The supermarket chains demanded lower wages and far less generous health benefits for all future hires, and after a bitter four-and-a-half-month strike and lockout in 2003-4, the chains got their way. The California supermarkets said they couldn’t compete when their cashiers earned $17.90 an hour on average and Wal-Mart’s earned $8.50 an hour.
The squeeze on the American worker has been further exacerbated by corporate America’s growing sway over politics and policy, making it harder for beleaguered workers to turn to government for help. When investigators unearthed serious child labor violations at a dozen Wal-Marts, officials in the Bush Labor Department signed a highly unusual secret agreement promising to give Wal-Mart fifteen days’ advance notice whenever inspectors planned to visit a Wal-Mart store to look for more such violations. Wal-Mart officials had been major donors to the Republican Party.
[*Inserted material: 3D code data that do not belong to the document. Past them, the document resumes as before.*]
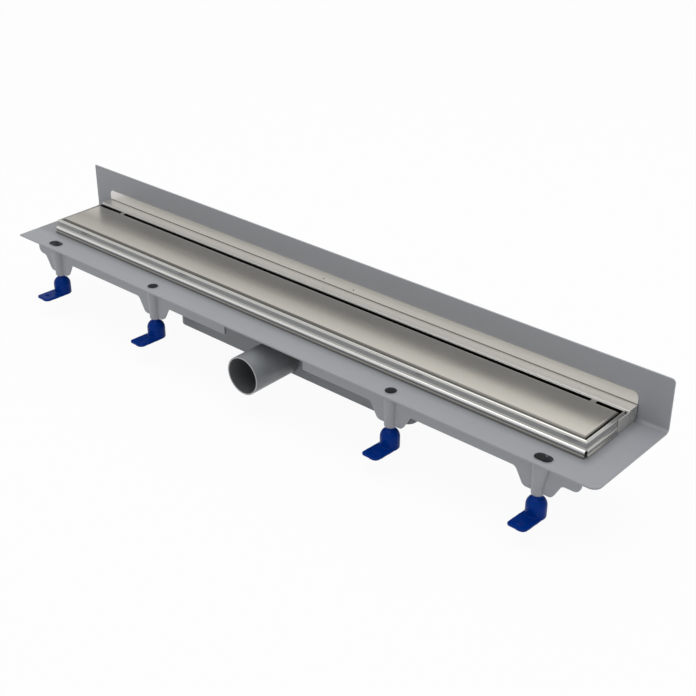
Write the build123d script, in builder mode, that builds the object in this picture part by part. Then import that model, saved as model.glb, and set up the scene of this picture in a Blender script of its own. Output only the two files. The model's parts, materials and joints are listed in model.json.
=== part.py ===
from build123d import *
import os

os.makedirs("parts", exist_ok=True)

# Linear shower drain for a wall, in millimetres
# X runs along the wall from the middle of the steel frame, Y = 0 is the wall, Z = 0 is the floor

# Moulded body
body_length = 950
body_depth = 145
body_wall = 2
body_shift = 4                # the moulding reaches further to the right than to the left
top_height = 74               # top of the flange above the floor
upstand_height = 64
upstand_bend = 6              # outer radius where the flange turns up the wall
flange_corner = 10
upstand_corner = 5
front_edge = -body_depth
body_left = body_shift - body_length / 2
body_right = body_shift + body_length / 2

# Screw bosses and the ribs that join them
boss_near = 202
boss_end_inset = 72           # from half the body's length to the outer bosses
boss_far = body_length / 2 - boss_end_inset
boss_setback = 14.2           # boss axis behind the front edge
boss_top_radius = 8.8
boss_low_radius = 7.2
boss_tip_radius = 5
boss_tip_round = 2.4          # height of the rounded tip
boss_gap = 2.6                # from the foot's dome up to the boss
lobe_root = 4                 # the outer bosses' side lobes end this far above the rounded tip
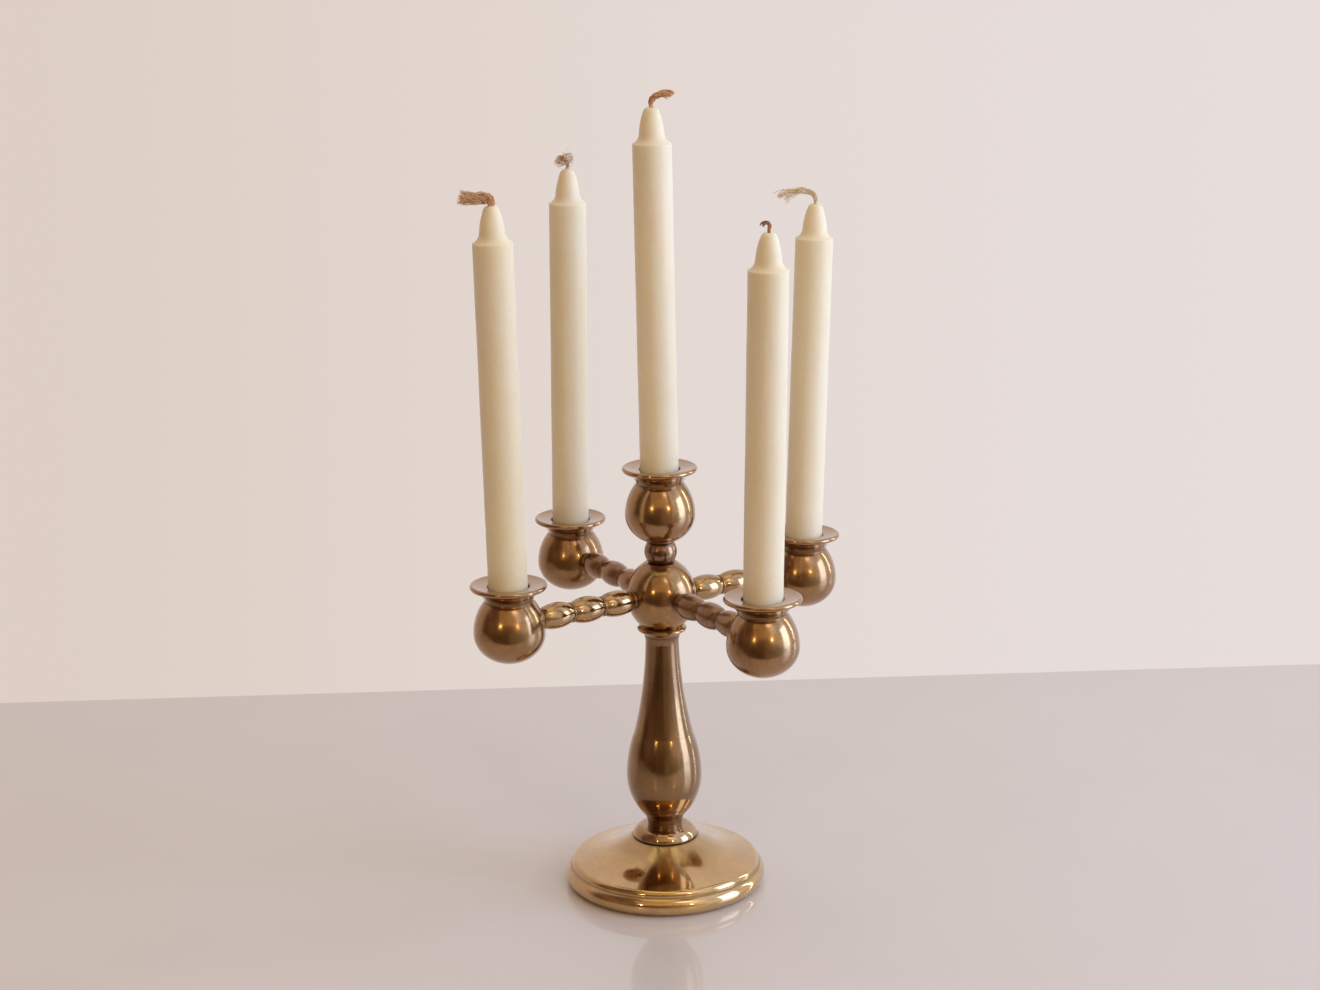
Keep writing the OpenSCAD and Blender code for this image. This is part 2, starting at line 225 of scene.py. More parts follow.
def aged_brass_group():
    """Old brass: bright metal, brown tarnish in clouds, blotches, a waxy film, and grime with painted shade
    in the grooves.
    """
    group = new_group(
        "aged_brass",
        [("Bright", (0.46, 0.262, 0.1)), ("Brown", (0.29, 0.145, 0.05)), ("Film", (0.48, 0.34, 0.25)),
         ("Tarnish", 0.5), ("Mottle", 0.3), ("Dull", 0.06)],
        [("Color", "NodeSocketColor"), ("Roughness", "NodeSocketFloat"), ("Height", "NodeSocketFloat")])
    given = group.nodes.new("NodeGroupInput")
    result = group.nodes.new("NodeGroupOutput")
    point = group.nodes.new("ShaderNodeTexCoord").outputs["Object"]
    grime_and_shade = put(group, "ShaderNodeAttribute", attribute_name="grime_and_shade").outputs["Fac"]
    film = put(group, "ShaderNodeAttribute", attribute_name="film").outputs["Fac"]

    clouds = noise(group, point, 38, 5, 0.6, 0.6)
    cloudy = ramp(group, clouds, [(0.36, 0.0), (0.66, 1.0)])
    blotches = noise(group, point, 170, 6, 0.62, 1.2)
    blotchy = ramp(group, blotches, [(0.47, 0.0), (0.62, 1.0)])
    specks = noise(group, point, 900, 3, 0.5)
    speckled = ramp(group, specks, [(0.62, 0.0), (0.74, 1.0)])

    tarnish = maths(group, "MULTIPLY", cloudy, given.outputs["Tarnish"])
    mottled = maths(group, "MULTIPLY", blotchy, given.outputs["Mottle"])
    brown = maths(group, "ADD", tarnish, mottled, clamp=True)
    colour = mix(group, brown, given.outputs["Bright"], given.outputs["Brown"])
    reddish = mix(group, maths(group, "MULTIPLY", mottled, 0.5), colour, (0.34, 0.13, 0.07))
    dotted = mix(group, maths(group, "MULTIPLY", speckled, 0.35), reddish, (0.12, 0.06, 0.03))
    broken = maths(group, "MULTIPLY", film, ramp(group, blotches, [(0.35, 0.55), (0.6, 1.0)]))
    filmed = mix(group, maths(group, "MULTIPLY", broken, 0.85), dotted, given.outputs["Film"])
    # Grooves, joints and recesses go near-black brown: partly dirt, partly painted shade where less light
    # reaches.
    crevice_dirt_and_shade = maths(group, "POWER", grime_and_shade, 1.3, clamp=True)
    group.links.new(mix(group, maths(group, "MULTIPLY", crevice_dirt_and_shade, 0.72), filmed, (0.075, 0.036, 0.018)),
                    result.inputs["Color"])

    rubbed = noise(group, point, 260, 4, 0.6)
    dull = maths(group, "MULTIPLY_ADD", brown, 0.09)
    group.links.new(given.outputs["Dull"], dull.node.inputs[2])
    worn = maths(group, "MULTIPLY_ADD", rubbed, 0.07)
    group.links.new(dull, worn.node.inputs[2])
    greasy = maths(group, "MULTIPLY_ADD", crevice_dirt_and_shade, 0.35)
    group.links.new(worn, greasy.node.inputs[2])
    waxy = maths(group, "MULTIPLY_ADD", broken, 0.2)
    group.links.new(greasy, waxy.node.inputs[2])
    group.links.new(waxy, result.inputs["Roughness"])

    pits = maths(group, "MULTIPLY", speckled, -0.5)
    waves = maths(group, "MULTIPLY_ADD", noise(group, point, 45, 1, 0.4), 1.0)
    group.links.new(pits, waves.node.inputs[2])
    group.links.new(waves, result.inputs["Height"])
    return group


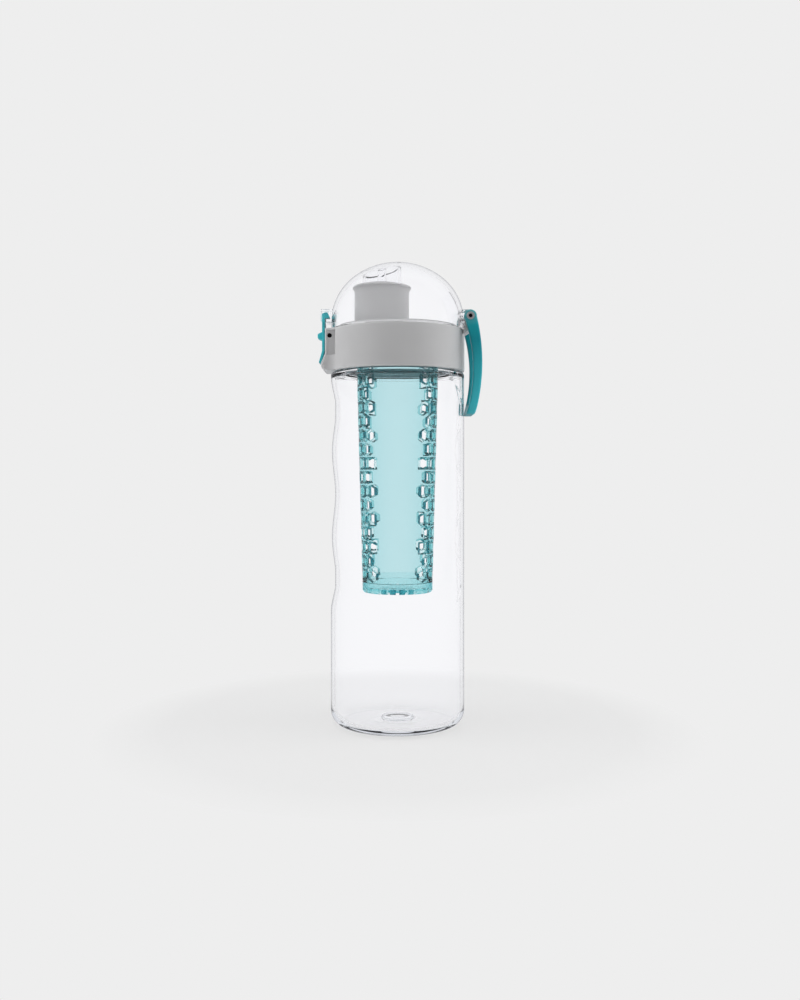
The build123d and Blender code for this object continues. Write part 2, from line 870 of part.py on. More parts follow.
def make_latch_lever():
    """Teal lever on the latch pin: hook above, thumb bump and foot below."""
    front = lever_front
    underside = hook_underside
    tip = dome_radius + hook_dome_gap
    bend = latch_height - lever_bend_drop
    foot = latch_height - lever_foot_drop
    foot_reach = front + lever_foot_kick
    bump_reach = front + bump_rise
    outline = [
        (-tip, underside),
        (-lever_back, underside),
        (-lever_back, bend),
        (-foot_reach + lever_thickness, foot),
        (-foot_reach, foot),
        (-front, bend),
        (-front, hook_top - lever_thickness / 2),
        (-lever_back, hook_top),
        (-lever_back + lever_thickness, hook_top),
        (-tip, underside + hook_tip_height),
    ]
    lever = slab(outline, lever_half_width)
    lever += cross_rod(lever_boss_radius, -latch_place, latch_height, lever_half_width)
    lever += block(
        -lever_back - lever_thickness / 2,
        -latch_place,
        lever_half_width,
        latch_height - lever_web_rise,
        latch_height + lever_web_rise,
    )
    bump = slab(
        [
            (-front + lever_thickness / 2, latch_height - bump_low_drop - bump_slope),
            (-bump_reach, latch_height - bump_low_drop),
            (-bump_reach, latch_height + bump_high_rise - bump_slope),
            (-front + lever_thickness / 2, latch_height + bump_high_rise + bump_slope / 2),
        ],
        bump_half_width,
    )
    lever += bump
    bore = latch_pin_radius + pin_running_gap
    return lever - cross_rod(bore, -latch_place, latch_height, lever_half_width + overrun)


def make_latch_pin():
    """Dark pin through the housing's cheeks and the lever."""
    half = housing_half_width - cheek_recess_depth - latch_pin_inset
    return cross_rod(latch_pin_radius, -latch_place, latch_height, half)


def make_latch_spring():
    """Coil spring between the collar's wall and the lever."""
    wire = spring_wire_radius
    wall_side = math.sqrt(collar_radius**2 - spring_radius**2) + spring_seat_gap
    length = lever_back - wall_side - spring_seat_gap - wire * 2
    path = Helix(length / spring_coils, length, spring_radius)
    start = Plane(origin=path @ 0, x_dir=(1, 0, 0), z_dir=path % 0)
    coil = sweep(start * Circle(wire), path, is_frenet=True)
    height = latch_height - spring_drop
    return Pos(-wall_side - wire, 0, height) * Rot(0, -90, 0) * coil


nodes = {
    "bottle_body": make_bottle_body,
    "mouth_gasket": make_mouth_gasket,
    "lid_collar": make_collar,
    "spout_deck": make_deck,
    "deck_seal": make_deck_seal,
    "vent_valve": make_vent_valve,
    "infuser_basket": make_basket,
    "infuser_base": make_infuser_base,
    "infuser_seal": make_infuser_seal,
    "dome_lid": make_dome,
    "spout_seal": make_spout_seal,
    "hinge_pin": make_hinge_pin,
    "carry_loop": make_carry_loop,
    "latch_lever": make_latch_lever,
    "latch_pin": make_latch_pin,
    "latch_spring": make_latch_spring,
}

os.makedirs("parts", exist_ok=True)
for name, make in nodes.items():
    shape = make()
    export_step(shape, f"parts/{name}.step")
    print(name, len(shape.solids()), round(shape.volume))
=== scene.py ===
import bmesh
import bpy
import math
import numpy as np
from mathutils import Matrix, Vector


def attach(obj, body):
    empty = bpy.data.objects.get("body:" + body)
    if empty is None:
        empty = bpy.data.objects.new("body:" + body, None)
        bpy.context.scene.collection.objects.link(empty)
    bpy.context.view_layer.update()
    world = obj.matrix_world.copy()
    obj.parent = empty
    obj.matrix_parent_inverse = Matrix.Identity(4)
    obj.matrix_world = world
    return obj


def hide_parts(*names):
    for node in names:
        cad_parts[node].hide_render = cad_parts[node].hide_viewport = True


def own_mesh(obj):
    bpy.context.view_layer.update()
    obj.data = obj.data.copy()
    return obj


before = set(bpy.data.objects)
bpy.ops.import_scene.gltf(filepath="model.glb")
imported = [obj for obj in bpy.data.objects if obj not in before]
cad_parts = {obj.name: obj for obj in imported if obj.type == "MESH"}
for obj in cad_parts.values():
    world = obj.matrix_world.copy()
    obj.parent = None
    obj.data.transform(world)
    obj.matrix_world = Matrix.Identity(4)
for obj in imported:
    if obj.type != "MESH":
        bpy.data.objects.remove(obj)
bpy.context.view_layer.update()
collection = bpy.context.scene.collection
mm = 0.001


# The camera stands where the photograph was taken from, 57 cm in front of the bottle and level with
# its middle. The shift only places the bottle in the picture.
camera_distance = 574.0
camera_height = 138.2
camera_data = bpy.data.cameras.new("camera")
camera_data.sensor_fit = "HORIZONTAL"
camera_data.sensor_width = 36.0
camera_data.lens = 47.25
camera_data.shift_x = 0.0031
camera_data.shift_y = -0.0375
camera_data.clip_start = 0.01
camera = bpy.data.objects.new("camera", camera_data)
camera.location = (0.0, -camera_distance * mm, camera_height * mm)
camera.rotation_euler = (math.radians(90), 0, 0)
collection.objects.link(camera)
bpy.context.scene.camera = camera


# The room is pale and even. What the camera sees straight on is the photograph's light grey, what is
# seen through clear plastic is the white sheet behind the bottle, and what is mirrored is darker.
# The lamps' light doesn't pass clear plastic by itself, so the room's is stronger behind it.
white = (1, 1, 1, 1)
seen_grey = (0.855, 0.855, 0.855, 1)
sheet_white = (0.965, 0.965, 0.975, 1)
mirrored_grey = (0.4, 0.4, 0.42, 1)
open_light = 0.42
light_behind_plastic = 0.85
light_from_the_sides = 1.2
bpy.context.scene.view_settings.view_transform = "Standard"
bpy.context.scene.cycles.max_bounces = 32
bpy.context.scene.cycles.transmission_bounces = 32
bpy.context.scene.cycles.glossy_bounces = 12
world = bpy.data.worlds.new("pale_room")
bpy.context.scene.world = world
world.use_nodes = True
room = world.node_tree
room.nodes.clear()


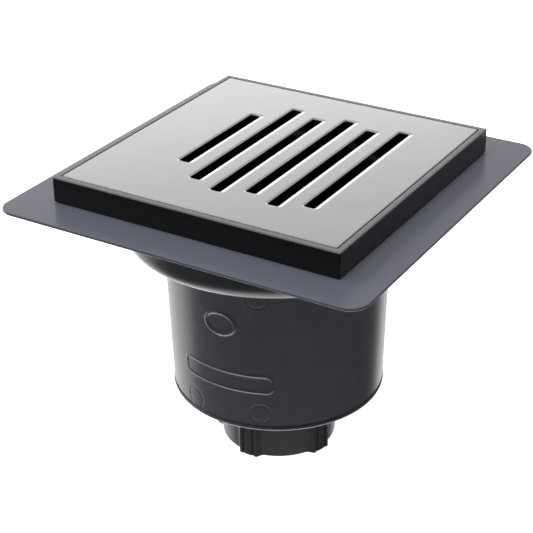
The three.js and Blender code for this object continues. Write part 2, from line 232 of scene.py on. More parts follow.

As a result of business’s strong influence over President George W. Bush and Republicans in Congress, the federal minimum wage remained stuck at $5.15 for nearly a decade. A full-time worker who earns $5.15 an hour grosses $10,712 a year, far below the $16,079 poverty line for a family of three. In 2007, the $5.15 minimum wage, after adjusting for inflation, was 33 percent below its 1979 level. In 2007, the Democratic Congress raised the minimum wage to $7.25 an hour over two years.
Nor have the tax policies emanating from Washington been very friendly to workers. President Bush and Republicans in Congress pushed vigorously to minimize taxes on investors, that is, taxes on dividends and capital gains, while urging elimination of the estate tax. Bush’s tax cuts saved the average middle-class taxpayer $744 a year, while saving $44,212 a year for the top 1 percent of taxpayers and $230,136 for the top one-tenth of 1 percent of households. Even though the government has done little of late to ease the squeeze on American workers, there are plenty of things government can do to alleviate the difficulties that workers face.